Susan Rice, US ambassador to the UN, said the revelation placed greater emphasis on the October 1 talks. "This is a very crucial opportunity for Iran to come clean and create a greater degree of confidence in its declared non-military intentions and to provide full transparency," she said. Russia, which earlier this week opened the door to backing potential new sanctions against Iran as a reward to Mr Obama's decision to scale back a US missile shield in Eastern Europe, appeared to be losing patience with Tehran.
Russian President Dmitry Medvedev said the plant was "a source of serious concern" and violated several demands by the Security Council for Iran to halt all enrichment activities. It urged Iran to show "convincing proof of its intention to develop nuclear energy solely for peaceful aims" at the October 1 talks. "Exposed evidence that Iran is building a new enrichment plant only strengthens our determination to achieve concrete and verifiable results in the nearest future," Mr Medvedev said in a statement.

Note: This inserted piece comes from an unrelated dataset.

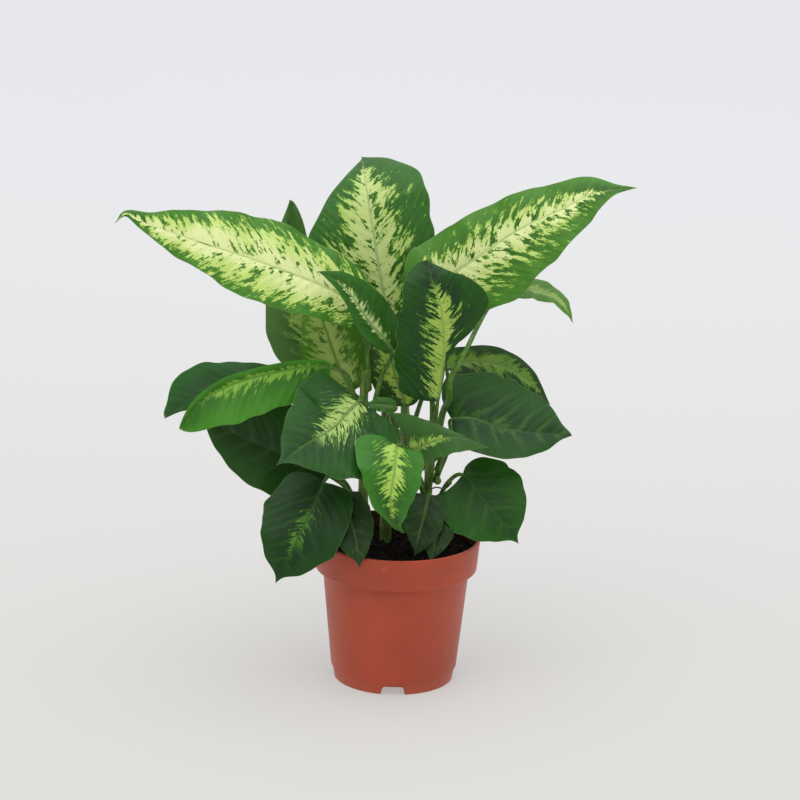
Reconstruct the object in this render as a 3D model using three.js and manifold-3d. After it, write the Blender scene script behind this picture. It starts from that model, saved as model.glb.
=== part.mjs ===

China, which has consistently opposed sanctions, called for dialogue and urged Tehran to work with the IAEA. An Israeli defence official, reacting to the revelation, told the Wall Street Journal: "Nothing surprises us. We know the direction that Iran is going. We think it's a problem for the whole world." The official declined to comment on whether Israel knew about the specific installation, though he predicted there would be more revelations about the Iranian nuclear programme.

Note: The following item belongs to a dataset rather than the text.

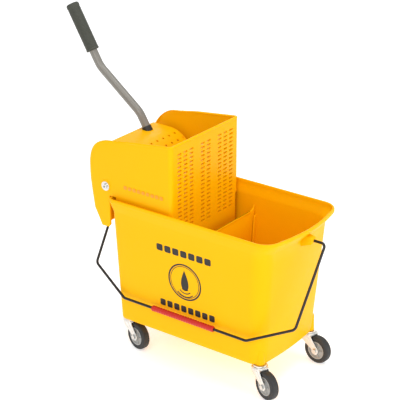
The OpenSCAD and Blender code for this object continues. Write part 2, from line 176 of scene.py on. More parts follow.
def sweep(name, path, radius, sides=24, caps=True):
    """A round tube along a path, with rings that don't twist."""
    rings = []
    normal = None
    for k, p in enumerate(path):
        ahead = path[min(k + 1, len(path) - 1)]
        behind = path[max(k - 1, 0)]
        tangent = (ahead - behind).normalized()
        if normal is None:
            normal = tangent.orthogonal().normalized()
        normal = (normal - tangent * normal.dot(tangent)).normalized()
        side = tangent.cross(normal)
        r = radius(k) if callable(radius) else radius
        rings.append([tuple(p + (normal * math.cos(a) + side * math.sin(a)) * r)
                      for a in (2 * math.pi * j / sides for j in range(sides))])
    return loft(name, rings, caps, caps)


def place(obj, matrix):
    """Moves a piece's mesh from its own frame, in metres, into the part's."""
    obj.data.transform(matrix)
    return obj


def adopt(obj, body, nodes, material, angle=35):
    """Finishes a piece: shading, material, body and the CAD nodes it stands for."""
    shade(obj, angle)
    obj.data.materials.clear()
    obj.data.materials.append(material)
    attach(obj, body)
    if nodes:
        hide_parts(*nodes)
    return obj


# ---------------------------------------------------------------- sheets and flat pieces

def sheet_mesh(name, flat, faces, mapping, thickness):
    """A closed plate from a flat mesh: mapping(u, v, depth) gives the point, depth 0 is the outer face."""
    count = len(flat)
    verts = [mapping(u, v, 0.0) for u, v in flat] + [mapping(u, v, thickness) for u, v in flat]
    solid = [tuple(f) for f in faces] + [tuple(count + i for i in reversed(f)) for f in faces]
    used = {}
    for f in faces:
        for a, b in zip(f, f[1:] + f[:1]):
            used[(a, b)] = used.get((a, b), 0) + 1
    for a, b in used:
        if (b, a) not in used:
            solid.append((b, a, a + count, b + count))
    return clean(make_object(name, verts, solid))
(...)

"They have a good reason to cover up what they are doing," he said. The official said the international commission on atomic energy has not been making enough of an effort to expose the extent of the nuclear programme. He said he hoped the revelation would help prod the US into more forceful action. "It should strengthen the realisation among the Americans that the Iranians are making a joke of them and playing for time," he said.